Fu davvero l'avvocato di tutte le buone cause. Difese i deboli, i perseguitati, gli innocenti ai quali una giustizia ingiusta pretendeva di far pagare la "colpa" di essere contro le ingiustizie di ogni genere. Non ci fu compagno nella Torino e nel Piemonte degli anni più intensi delle lotte studentesche e operaie che finito nei guai non sia stato sostenuto e aiutato dalla parola incoraggiante, dal sorriso appena accennato, dalla fine dottrina e dall'esperienza dell’avvocato Guidetti Serra. Bastava una telefonata, e lei arrivava, o se impossibilitata mandava una sua collaboratrice. Riceveva chiunque le chiedesse udienza. Non credo abbia mai presentato una parcella a chi le si rivolgeva per chiedere aiuto legale, per una manifestazione non autorizzata, per un corteo, per una occupazione o un blocco stradale, per un’accusa (che allora forse persino più di oggi fioccava con grande facilità) di “resistenza e oltraggio a pubblico ufficiale”. La sua presenza rincuorava i fermati e gli imputati e insieme intimoriva gli uomini in divisa o in toga.


Ma fu rilevante, il suo contributo, soprattutto nello svelamento e nella denuncia delle schedature perpetrate illegittimamente e clandestinamente dalla Fiat ai danni dei suoi dipendenti, in una battaglia che segnò gli anni Settanta, e impose la Guidetti Serra come un’eroina moderna della giustizia e della legalità: non quella astratta, ma quella dalla parte degli ultimi. Dopo quella vicenda nessun datore di lavoro, fino ai tempi di Marchionne, si permise più di trattare i lavoratori come materiale inerte, sul quale si potevano commettere abusi e soprusi.


Eppure seppe essere anche donna delle istituzioni. Svolse ruoli  politici, a livello locale, come consigliera comunale,  e nazionale, come deputata. E in quelle assemblee elettive, la sua fu una presenza attenta, capace di dare autentici contributi di sapere e di buon senso, all’insegna di una composta severità piemontese e di una concretezza quasi contadina. Concretezza e buon senso, serietà e semplicità: l’understatement della gente della sua terra. Ma era e rimase fino alla fine donna di sinistra, nemica delle fumisterie, degli ideologismi, e delle dispute che allora come oggi dilaniano la sinistra. Si cimentò anche nella ricerca, in particolare con un lavoro di storia orale che ha fatto epoca: Compagne. Testimonianze di partecipazione politica femminile (Einaudi, 1977), che testimoniava ancora una volta la sua appartenenza e la sua vocazione militante.
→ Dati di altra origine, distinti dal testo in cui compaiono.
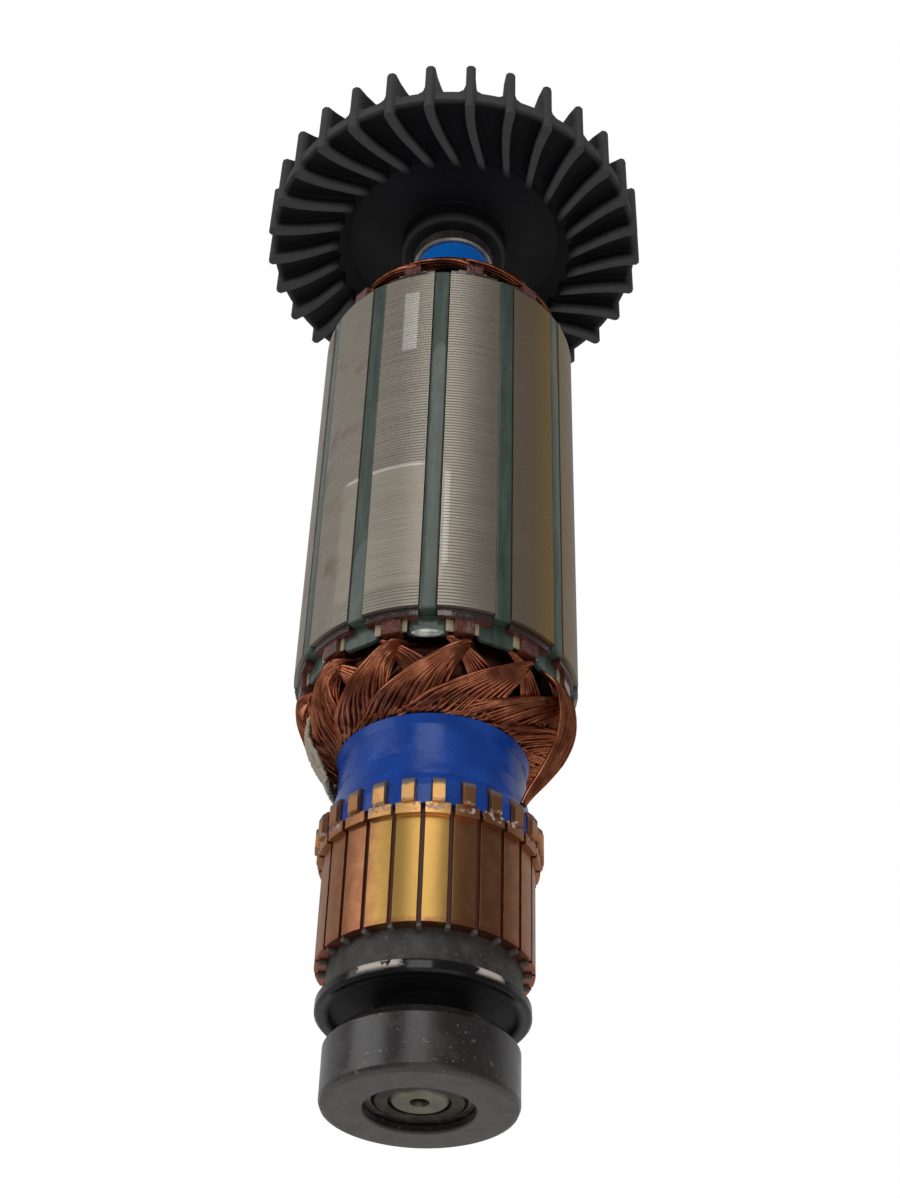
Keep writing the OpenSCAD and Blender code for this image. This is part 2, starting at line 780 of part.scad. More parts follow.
shaft();
shaft_insulation();
core_stack();
end_spider_commutator();
end_spider_fan();
slot_liners();
slot_wedges();
coil_01();
coil_02();
coil_03();
coil_04();
coil_05();
coil_06();
coil_07();
coil_08();
coil_09();
coil_10();
coil_11();
coil_12();
bar_01();
bar_02();
bar_03();
bar_04();
bar_05();
bar_06();
bar_07();
bar_08();
bar_09();
bar_10();
bar_11();
bar_12();
bar_13();
bar_14();
bar_15();
bar_16();
bar_17();
bar_18();
bar_19();
bar_20();
bar_21();
bar_22();
bar_23();
bar_24();
commutator_body();
resin_collar();
lead_bundle();
insulation_washer();
bearing_inner_ring();
bearing_outer_ring();
bearing_balls();
bearing_cage();
bearing_seal_rear();
bearing_seal_front();
rubber_ring();
fan();
fan_collar();
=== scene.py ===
import math
import random

import bpy
from mathutils import Matrix, Vector


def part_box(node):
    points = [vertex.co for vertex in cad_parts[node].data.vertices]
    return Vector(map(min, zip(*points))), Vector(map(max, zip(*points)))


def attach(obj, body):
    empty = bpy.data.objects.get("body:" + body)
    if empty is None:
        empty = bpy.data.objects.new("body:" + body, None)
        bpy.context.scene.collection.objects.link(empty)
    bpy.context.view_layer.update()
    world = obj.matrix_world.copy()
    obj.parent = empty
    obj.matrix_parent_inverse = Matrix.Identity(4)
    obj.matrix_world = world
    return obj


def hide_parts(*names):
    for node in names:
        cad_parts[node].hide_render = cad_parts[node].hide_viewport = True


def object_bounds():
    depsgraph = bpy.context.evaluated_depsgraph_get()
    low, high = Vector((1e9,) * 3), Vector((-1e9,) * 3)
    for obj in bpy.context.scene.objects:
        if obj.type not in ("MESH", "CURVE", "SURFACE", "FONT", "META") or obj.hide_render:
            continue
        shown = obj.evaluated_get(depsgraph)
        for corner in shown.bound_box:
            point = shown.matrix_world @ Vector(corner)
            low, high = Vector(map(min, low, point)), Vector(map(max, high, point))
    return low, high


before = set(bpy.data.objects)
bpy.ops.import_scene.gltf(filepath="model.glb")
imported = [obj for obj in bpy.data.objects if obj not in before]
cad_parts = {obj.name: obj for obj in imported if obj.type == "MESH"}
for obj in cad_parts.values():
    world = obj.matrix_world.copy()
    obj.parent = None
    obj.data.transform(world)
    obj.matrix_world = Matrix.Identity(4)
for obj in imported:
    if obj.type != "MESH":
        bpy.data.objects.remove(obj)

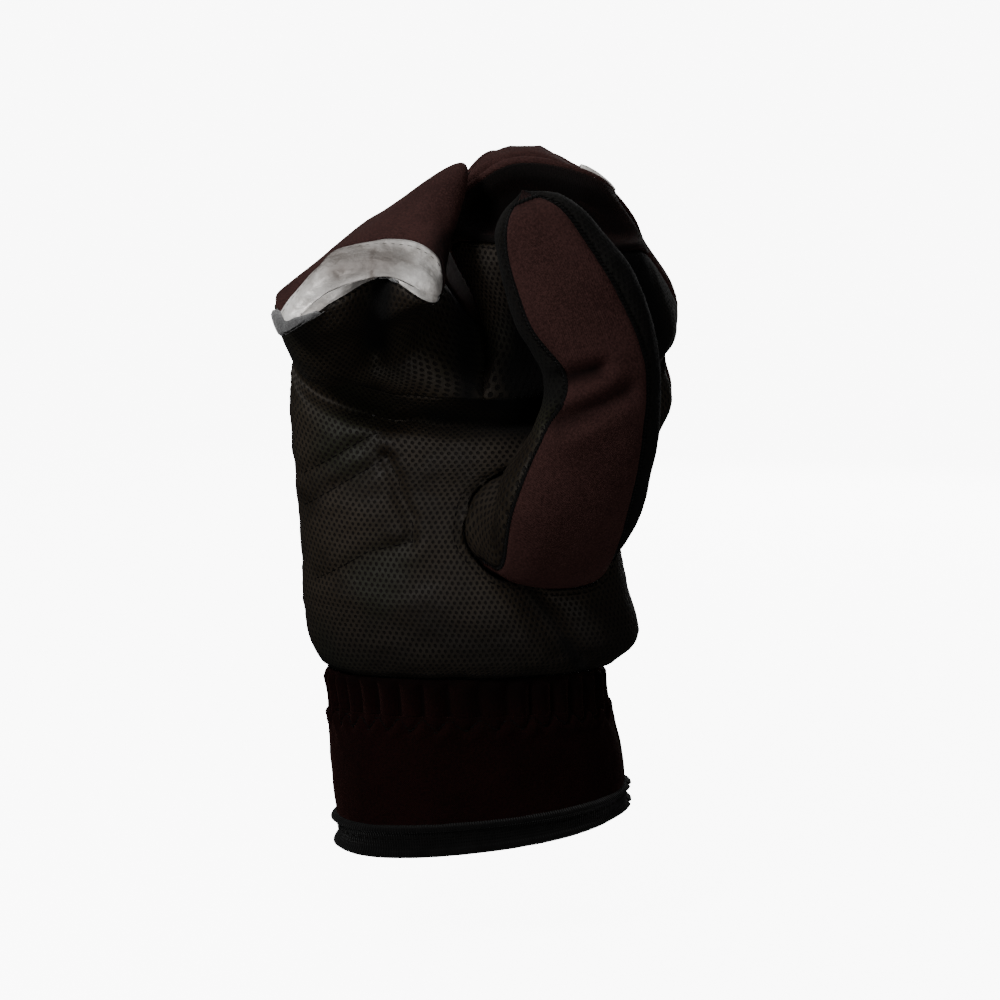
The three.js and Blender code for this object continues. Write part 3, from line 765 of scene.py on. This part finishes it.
# Both pockets' first rings shape the web between them, so the right pocket's rings stand here too.
RIGHT_POCKET = [
    section((28.5, -1, 173), (30.5, 0, -1), (0, -28, -14), (0, 23, 11), square=0.8),
    section((19.7, 0, 187), (31.1, -4, -2), (3, -28, -6), (1, 20, 8), square=0.8),
    section((17, 1, 197), (27.5, -7, -1.5), (4, -26, -3), (2, 18, 6), square=0.85),
    section((15.5, 1, 206), (21, -6, -1), (3, -25, 0), (1, 16, 3), square=0.85),
    section((13.5, 1, 212.5), (13, -2, -1), (0, -17, 0), (0, 11, 1), square=0.85),
    section((12.5, 1, 216), (6.5, 0, 0), (0, -8, 0), (0, 4, 0)),
    section((13.5, 1, 217), (3.5, 0, 0), (0, -0.5, 0), (0, 0.5, 0)),
]
LEFT_FOLDS = [
    ((-30, 186), (-32, 158), 4.5, -7),
    ((-19, 180), (-15, 146), 6.5, 4),
    ((-44, 178), (-48, 152), 7, 2.5),
    ((-6, 176), (-7, 150), 3.5, -3),
]
# Painted shade on the left pocket: in a fold's valley, along its crease on the palm, by the gap next
# to the right pocket, on its back beside that gap, and across the middle of the tape.
LEFT_PAINTED_SHADE = [
    ((-28, 184), (-31, 162), 3.6, 1.5),
    ((-58, 158), (-43, 151), 0.9, 0.5),
    ((-43, 151), (-12, 138), 1.2, 0.5),
    ((-5, 178), (-4, 142), 5, 1),
    ((-52, 165), (-40, 155), 3, 0.3),
]
LEFT_BACK_PAINTED_SHADE = [((-9, 190), (-3, 162), 4.5, 1.8)]
TAPE_PAINTED_SHADE = [((-41, 186), (-27, 188), 8, 0.9), ((-31, 190), (-31, 182), 2.5, 0.95)]
LEFT_TIP = 6
LEFT_SEAM = 5
# A pocket's foot starts an eighth of a turn before its front, and its last quarter is on the web.
FOOT_START = 1 / 8
WEB_PLACE = 0.75
WEB_RISE = 4


def hand_end(row, share):
    """A straight line through the hand from the front at 0 to the back at 1."""
    front, back = (hand(row + 0 * share, turn + 0 * share) for turn in (0, 0.5))
    return front + (back - front) * share[..., None]


def web(share):
    """The strip between the pockets, from the front at 0 to the back at 1."""
    ends = hand_end(HAND_TOP, share)
    ends[..., 2] += WEB_RISE * np.sin(math.pi * share)
    return ends


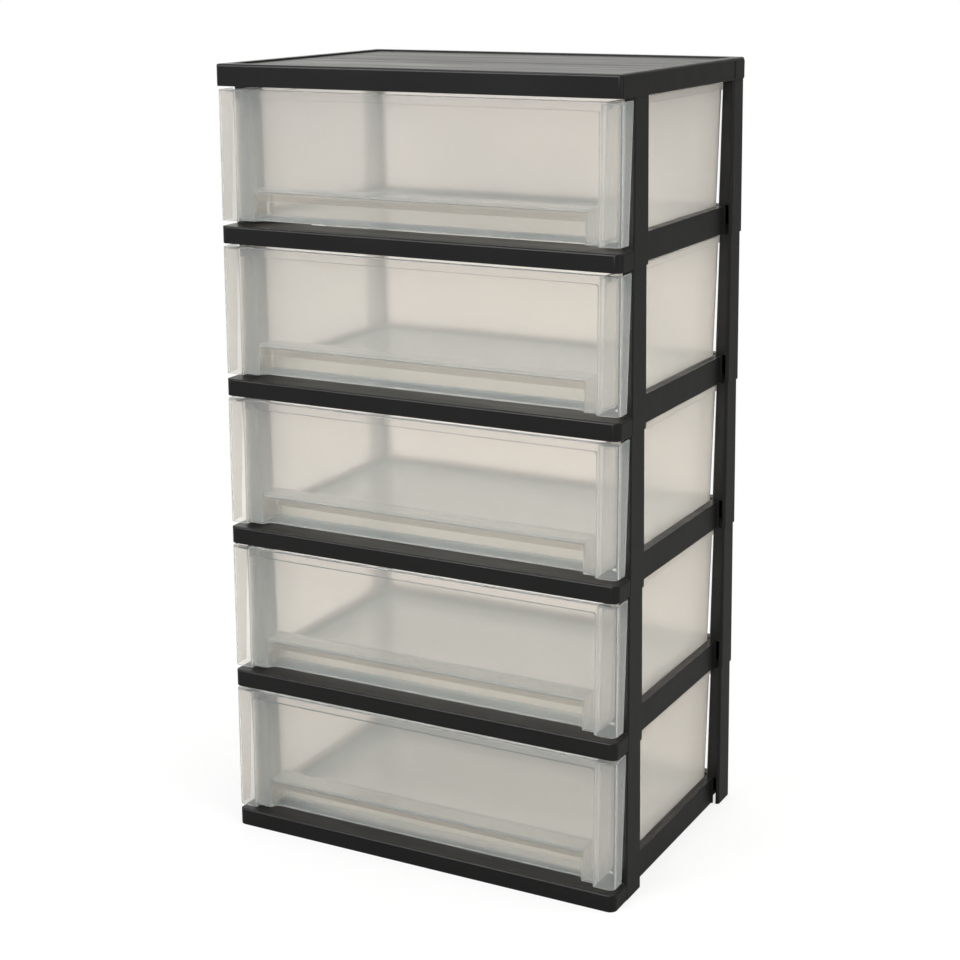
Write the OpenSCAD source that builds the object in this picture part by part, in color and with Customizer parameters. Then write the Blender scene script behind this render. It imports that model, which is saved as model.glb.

Bianca la rossa è mancata ieri a Torino, nel giorno in cui la città festeggia il santo patrono, San Giovanni Battista, poco prima di raggiungere il traguardo dei 95 anni, nel grande appartamento di Via San Dalmazzo, che fu anche sede del suo studio legale. Era molto minata nel fisico da tempo. Ma il dolore e il rimpianto accompagneranno tanti della mia generazione, oltre che i pochissimi sopravvissuti della sua.

 

La sua scomparsa avviene nella discrezione con cui aveva condotto l’intera esistenza: si può dire senza enfasi che fu una grande persona che rifuggì dai palcoscenici, e che concepì la militanza partigiana, l'avvocatura, l'attività politica e quella intellettuale come autentico servizio alla collettività, a cominciare da coloro che hanno minori possibilità, ma maggiori bisogni.


Grazie, Bianca. Non dimentico, non dimentichiamo quanto aiuto hai dato a tanti e tante di noi. Avrebbe meritato ben altri incarichi e onori, data la sua dirittura morale, il suo valore intellettuale, la sua competenza giuridica e anche la sua sensibilità istituzionale. Ma a ben vedere, queste virtù appaiono, nel nostro tempo infame, ostacoli e non incentivi ai pubblici riconoscimenti.